Kerbela’da yaşanan sadece bir iktidar savaşı değil, İslam’ın özünü temsil eden Ehl-i Beyt ile onun iktidarını gasp edenlerin savaşıydı. Yezit’in ordusu, Hz. Muhammed’in öz torunlarını katletti. Başsız bedenleri atlarına çiğnettiler, hem de peygamber “ümmet” olduklarını söyleyerek!
Yezit’in ordusu İmam Hüseyin’in başı başta olmak üzere 72 başı mızraklarını başına geçirerek Şam’a Yezit’in huzuruna getirdiler.
Yezit, Şam’da kendisine getirilen İmam Hüseyin’in kesik başıyla oynarken, şöyle söyler; “Keşke Uhud ve Bedir Savaşı’nda ölen atalarım bu günleri görseydi.”
Peki, kimdi bu Yezidin ataları?
Uhud Savaşı’nda Müslümanlara karşı savaşan Mekke’nin müşrik lideri Ebu Süfyan’dı. Ebu Süfyan, Muaviye’nin, Muaviye ise Yezit’in babasıydı. Bu kin, babadan oğula geçen bir mirastı.
İşte bugünkü Alevi düşmanlığı da, Kerbela’daki bu tarihsel çizginin bir devamıdır.

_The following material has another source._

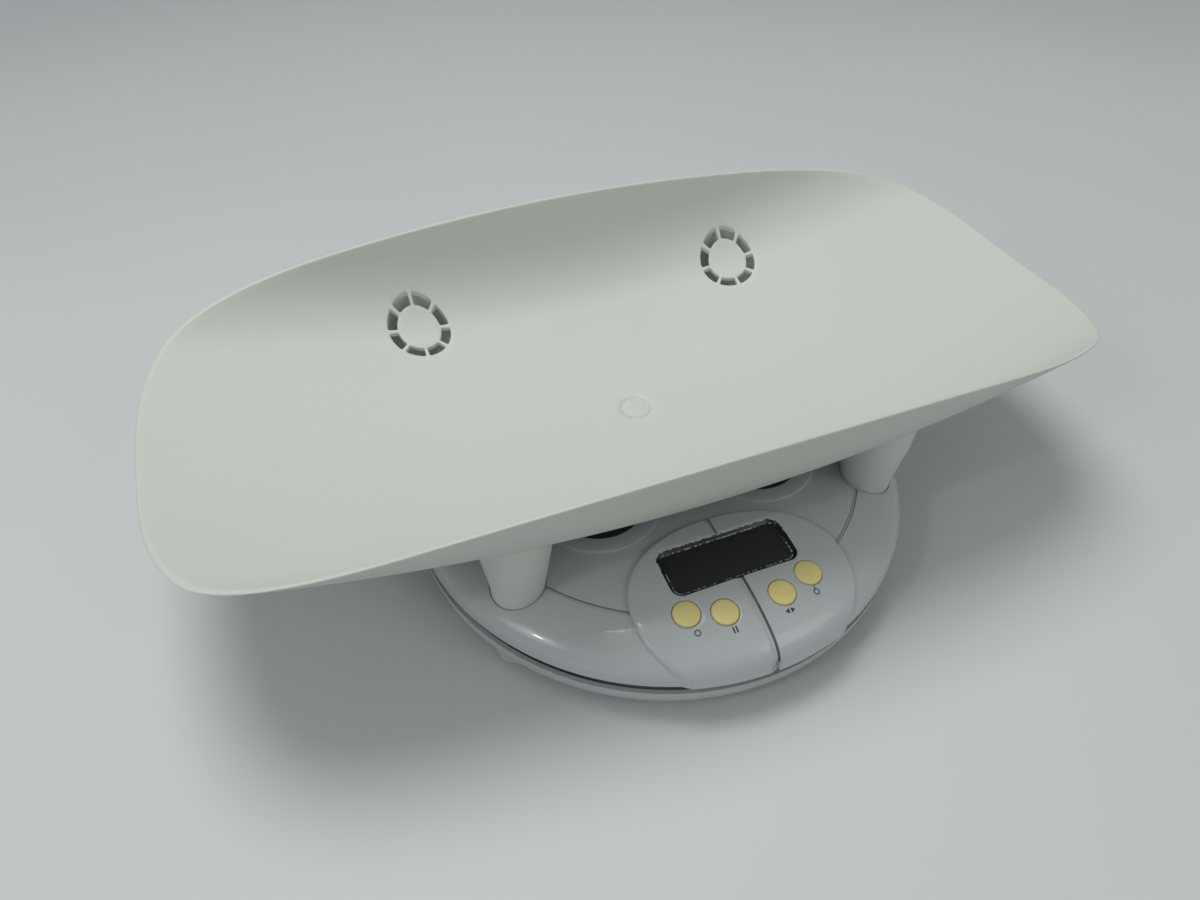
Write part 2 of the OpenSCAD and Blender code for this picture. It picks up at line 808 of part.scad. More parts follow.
module spacer(z, side) {
    x_mid = side * (cell_screw_x[0] + cell_screw_x[1]) / 2;
    translate([x_mid - 12, -cell_h / 2, z]) cube([24, cell_h, spacer_t]);
}

module upper_spacer() {
    color([0.6, 0.62, 0.64]) placed() difference() {
        spacer(upper_spacer_z, 1);
        for (x = cell_screw_x)
            translate([x, 0, upper_spacer_z - 1]) cylinder(h = spacer_t + 2, r = cell_hole_r + slip);
    }
}

module lower_spacer() {
    color([0.6, 0.62, 0.64]) placed() difference() {
        spacer(lower_spacer_z, -1);
        for (x = cell_screw_x)
            translate([-x, 0, lower_spacer_z - 1]) cylinder(h = spacer_t + 2, r = cell_hole_r + slip);
    }
}

module load_cell() {
    color([0.78, 0.79, 0.8]) placed() difference() {
        translate([-cell_l / 2, -cell_h / 2, cell_z]) cube([cell_l, cell_h, cell_h]);
        for (x = [-flexure_x, flexure_x])
            translate([x, cell_h, cell_z + cell_h / 2]) rotate([90, 0, 0])
                cylinder(h = 2 * cell_h, r = flexure_r);
        translate([-flexure_x, -cell_h, cell_z + cell_h / 2 - 1]) cube([2 * flexure_x, 2 * cell_h, 2]);
        for (x = cell_screw_x) {
            translate([x, 0, cell_z + cell_h - cell_hole_l]) cylinder(h = far, r = cell_hole_r);
            translate([-x, 0, cell_z - 1]) cylinder(h = cell_hole_l + 1, r = cell_hole_r);
        }
    }
}

module gauge_cover() {
    color([0.92, 0.92, 0.9]) placed()
        translate([-gauge_x, cell_h / 2, cell_z + 1.2]) cube([2 * gauge_x, 3.6, cell_h - 2.4]);
}

module upper_cell_screws() {
    color("silver") placed() for (x = cell_screw_x)
        translate([x, 0, upper_plate_z + plate_t]) mirror([0, 0, 1])
            screw_up(cell_screw_l, r = cell_screw_r, head_r = cell_head_r, head_h = cell_head_h);
}

module lower_cell_screws() {
    color("silver") placed() for (x = cell_screw_x)
        translate([-x, 0, lower_plate_z])
            screw_up(cell_screw_l, r = cell_screw_r, head_r = cell_head_r, head_h = cell_head_h);
}

module lower_plate() {
    color([0.6, 0.62, 0.64]) placed() difference() {
        translate([0, 0, lower_plate_z]) linear_extrude(plate_t)
            round_rect(lower_plate_l, lower_plate_w, 6);
        for (x = cell_screw_x)
            translate([-x, 0, lower_plate_z - 1]) cylinder(h = plate_t + 2, r = cell_hole_r + slip);
        for (sx = [-1, 1], sy = [-1, 1])
            translate([sx * lower_screw_x, sy * lower_screw_y, lower_plate_z - 1])
                cylinder(h = plate_t + 2, r = screw_hole_r + slip);
    }
}

module lower_plate_screws() {
    color("silver") placed() for (sx = [-1, 1], sy = [-1, 1])
        translate([sx * lower_screw_x, sy * lower_screw_y, lower_plate_z + plate_t])
            mirror([0, 0, 1]) screw_up(lower_screw_l);
}

module at_stops() {
    for (p = leg_places)
        translate([p[0] * stop_place, p[1] * stop_place, 0]) children();
}

stop_base_z = upper_plate_z - platform_travel - stop_clear - stop_head_h;
module stop_screws() {
    color("silver") placed() at_stops() translate([0, 0, stop_base_z])
        mirror([0, 0, 1]) screw_up(stop_screw_l, r = stop_screw_r, head_r = 3.6, head_h = stop_head_h);
}

// ---- base ----

module bottom_profile_solid() {
    corner = 3;
    stadium_solid([
        [0, underside_z],
        [rim_r - 2.3 * corner, underside_z],
        [rim_r - corner, underside_z + 0.9],
        [rim_r - 0.9, underside_z + corner],
        [rim_r, underside_z + 2.3 * corner],
        [rim_r, rim_top_z],
        [rim_r - shell_wall, rim_top_z],
        [rim_r - shell_wall, underside_z + 2.3 * corner],
        [rim_r - shell_wall - 1, underside_z + corner + 1.6],
        [upstand_r, floor_z],
        [upstand_r, upstand_z],
        [upstand_r - 2.2, upstand_z],
        [upstand_r - 2.2, floor_z],
        [0, floor_z]
    ]);
}

module bottom_shell() {
    color(color_shell) placed() difference() {
        union() {
            bottom_profile_solid();
            for (sx = [-1, 1], sy = [-1, 1]) {
                translate([sx * foot_x, sy * foot_y, foot_h - foot_recess])
                    cylinder(h = floor_z - foot_h + foot_recess, r = foot_boss_r);
                translate([sx * lower_screw_x, sy * lower_screw_y, underside_z])
                    cylinder(h = lower_plate_z - underside_z, r = lower_boss_r);
            }
            at_stops() translate([0, 0, underside_z])
                cylinder(h = stop_base_z - underside_z, r = stop_post_r);
            translate([-box_l / 2 - box_wall, battery_y - box_w / 2 - box_wall, underside_z])
                cube([box_l + 2 * box_wall, box_w + 2 * box_wall, box_top_z + box_wall - underside_z]);
            door_rails();
        }
        translate([-box_l / 2, battery_y - box_w / 2, underside_z - 1])
            cube([box_l, box_w, box_top_z - underside_z + 1]);
        translate([lead_slot_x, battery_y - box_w / 2 - 2 * box_wall, box_top_z - 4])
            cube([6, 3 * box_wall, 3]);
        for (sx = [-1, 1], sy = [-1, 1]) {
            translate([sx * foot_x, sy * foot_y, 0]) cylinder(h = foot_h, r = foot_r + slip);
            translate([sx * lower_screw_x, sy * lower_screw_y, lower_plate_z - 3.6])
                cylinder(h = far, r = screw_hole_r);
        }
        at_stops() translate([0, 0, stop_base_z - 10]) cylinder(h = 20, r = stop_screw_r + slip);
    }
}

module door_rails() {
    inner = door_w / 2 + door_gap;
    low = door_z - door_gap - rail_t;
    front = door_y0 - door_gap - rail_w;
    for (side = [0, 1]) mirror([side, 0, 0]) {
        translate([inner, front, low])
            cube([rail_w, rail_end_y - front, underside_z - low + 0.5]);
        translate([inner - rail_grip, front, low])
            cube([rail_w + rail_grip, rail_end_y - front, rail_t]);
    }
    translate([-inner, front, low]) cube([2 * inner, rail_w, underside_z - low + 0.5]);
}

module battery_door() {
    color(color_shell) placed() translate([-door_w / 2, door_y0, door_z]) {
        cube([door_w, door_l, door_t]);
        for (i = [0:4])
            translate([(door_w - door_rib_l) / 2, door_l - 6 - 3 * i, -0.8])
                cube([door_rib_l, 1.2, 0.9]);
    }
}

battery_z = underside_z;
battery_x0 = -box_l / 2 + snap_room;
module battery_block() {
    color([0.2, 0.2, 0.22]) placed() {
        translate([battery_x0 + battery_l / 2, battery_y, battery_z + battery_h / 2])
            rotate([90, 0, 90]) translate([0, 0, -battery_l / 2]) linear_extrude(battery_l)
                round_rect(battery_w, battery_h, 2);
        for (side = [-1, 1])
            translate([battery_x0, battery_y + side * 6.4, battery_z + battery_h / 2])
                rotate([0, -90, 0]) cylinder(h = 2.4, r = side > 0 ? 2.8 : 3.6);
    }
}

module battery_snap() {
    color([0.1, 0.1, 0.1]) placed()
        translate([battery_x0 - 6, battery_y, battery_z + battery_h / 2]) difference() {
            rotate([90, 0, 90]) linear_extrude(5.4) round_rect(battery_w - 1, battery_h - 3, 3);
            for (side = [-1, 1])
                translate([2.6, side * 6.4, 0]) rotate([0, 90, 0])
                    cylinder(h = 4, r = side > 0 ? 3 : 3.8);
        }
}

// Leads from the snap connector to the board, and from the load cell's gauges to the board
lead_r = 0.8;
lead_path = [
    [-23.4, 126, 24],
    [-23.5, 125.6, 26],
    [-24.3, 123, 27.6],
    [-26.2, 119, 27.8],
    [-27, 115.5, 27.8],
    [-27.6, 111, 27.6],
    [-28.5, 105, 26],
    [-30, 96, 21],
    [-32, 86, 16.5],
    [-37, 72, 14],
    [-46, 56, 13.2],
    [-56, 40, 13],
    [-62, 20, 13],
    [-64, 0, 13],
    [-62, -25, 13],
    [-57, -48, 13],
    [-50, -70, 13.5],
    [-43, -86, 16],
    [-37, -97, 21],
    [-33, -105, 27],
    [-31.2, -110.5, 33],
    [-30.6, -113.4, 39],
    [-30.5, -114.3, 43.5]
];
cable_r = 1.5;
cable_path = [
    [14.4, 8.4, 22.6],
    [19, 8.9, 22.6],
    [25, 11, 22.2],
    [32, 14.5, 21.5],
    [40, 17, 20.8],
    [48, 16, 20.5],
    [55, 9, 20.5],
    [59, -3, 20.5],
    [59, -20, 20.5],
    [56, -38, 20.5],
    [50, -58, 20.5],
    [43, -76, 21],
    [37, -90, 23],
    [33, -100, 27],
    [31, -107, 32],
    [30.6, -112, 38],
    [30.5, -114.3, 43.5]
];

module battery_leads() {
    color([0.7, 0.1, 0.1]) placed() tube(lead_path, lead_r);
    color([0.05, 0.05, 0.05]) placed() translate([3 * lead_r, 0, 0]) tube(lead_path, lead_r);
}

module cell_cable() {
    color([0.85, 0.85, 0.85]) placed() tube(cable_path, cable_r);
}

module foot(sx, sy) {
    color([0.12, 0.12, 0.12]) placed() translate([sx * foot_x, sy * foot_y, 0])
        rotate_extrude() polygon([
            [0, 0],
            [foot_r - 0.8, 0],
            [foot_r, 0.8],
            [foot_r, foot_h],
            [0, foot_h]
        ]);
}

tray_shell();
tray_centre_plate();
platform_shell();
standing_pad(-1, -1);  // standing_pad_front_left
standing_pad(1, -1);  // standing_pad_front_right
standing_pad(-1, 1);  // standing_pad_rear_left
standing_pad(1, 1);  // standing_pad_rear_right
control_fascia();
fascia_screws();
display_lens();
display_frame();
display_glass();
display_connectors();
display_board();
board_chip();
board_screws();
push_switches();
button(outer_buttons[0]);  // button_zero
button(inner_buttons[0]);  // button_hold
button(inner_buttons[1]);  // button_units
button(outer_buttons[1]);  // button_power
plunger(outer_buttons[0]);  // plunger_zero
plunger(inner_buttons[0]);  // plunger_hold
plunger(inner_buttons[1]);  // plunger_units
plunger(outer_buttons[1]);  // plunger_power
upper_plate();
socket_screws();
upper_spacer();
upper_cell_screws();
cell_cable();
load_cell();
gauge_cover();
lower_spacer();
lower_cell_screws();
lower_plate();
lower_plate_screws();
stop_screws();
bottom_shell();
foot(-1, -1);  // foot_front_left
foot(1, -1);  // foot_front_right
foot(-1, 1);  // foot_rear_left
foot(1, 1);  // foot_rear_right
battery_block();
battery_snap();
battery_leads();
battery_door();
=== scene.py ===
import json
import math

import bmesh
import bpy
import numpy as np
from mathutils import Matrix, Vector
from mathutils.geometry import delaunay_2d_cdt
from mathutils.kdtree import KDTree


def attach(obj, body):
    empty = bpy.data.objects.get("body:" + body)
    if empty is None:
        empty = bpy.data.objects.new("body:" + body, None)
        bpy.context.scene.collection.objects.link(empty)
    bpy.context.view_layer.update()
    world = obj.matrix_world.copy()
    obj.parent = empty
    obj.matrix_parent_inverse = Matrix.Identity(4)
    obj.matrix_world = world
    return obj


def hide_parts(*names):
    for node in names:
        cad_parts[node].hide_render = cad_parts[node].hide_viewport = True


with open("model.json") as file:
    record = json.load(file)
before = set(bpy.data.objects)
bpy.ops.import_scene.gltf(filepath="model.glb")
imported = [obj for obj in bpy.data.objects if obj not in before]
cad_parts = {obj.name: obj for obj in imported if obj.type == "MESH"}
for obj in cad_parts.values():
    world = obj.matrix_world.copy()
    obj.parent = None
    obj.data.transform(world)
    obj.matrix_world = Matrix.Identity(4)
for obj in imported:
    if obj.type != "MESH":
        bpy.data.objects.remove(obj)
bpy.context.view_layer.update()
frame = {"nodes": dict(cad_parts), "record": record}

# All sizes are millimetres about the weighing centre; pieces are moved back and scaled when they are made.
MM = 0.001
MID_Y = 1.0

# ---- the tray's surface ----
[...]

Bugün Alevi kanı dökenler, tarihte İmam Hüseyin’i şehit edenlerin mirasçılarıdır. Görünürde İslam adına hareket ettiklerini söyleseler de, özlerinde Hz. Muhammed’e besledikleri düşmanlık yatmaktadır.
Daha iyi anlaşılabilmesi için; bugün nasıl ki Tayyip Erdoğan Atatürk’ün kurmuş olduğu Cumhuriyetin başına geçip, hem o’na, hemde onun kurmuş olduğu sisteme (Cumhuriyet’e) düşmanlık ediyorsa, Emeviler ve onun bugün ki yok izleyicileri de İslam dinini ele geçirmiş, hem “müslüman” görünüp hemde Muhammed düşmanlığı yapmaktadırlar.
Dünya’da bu yolu izleyen 2 milyara yakın Muhammed düşmanı bulunmaktadır.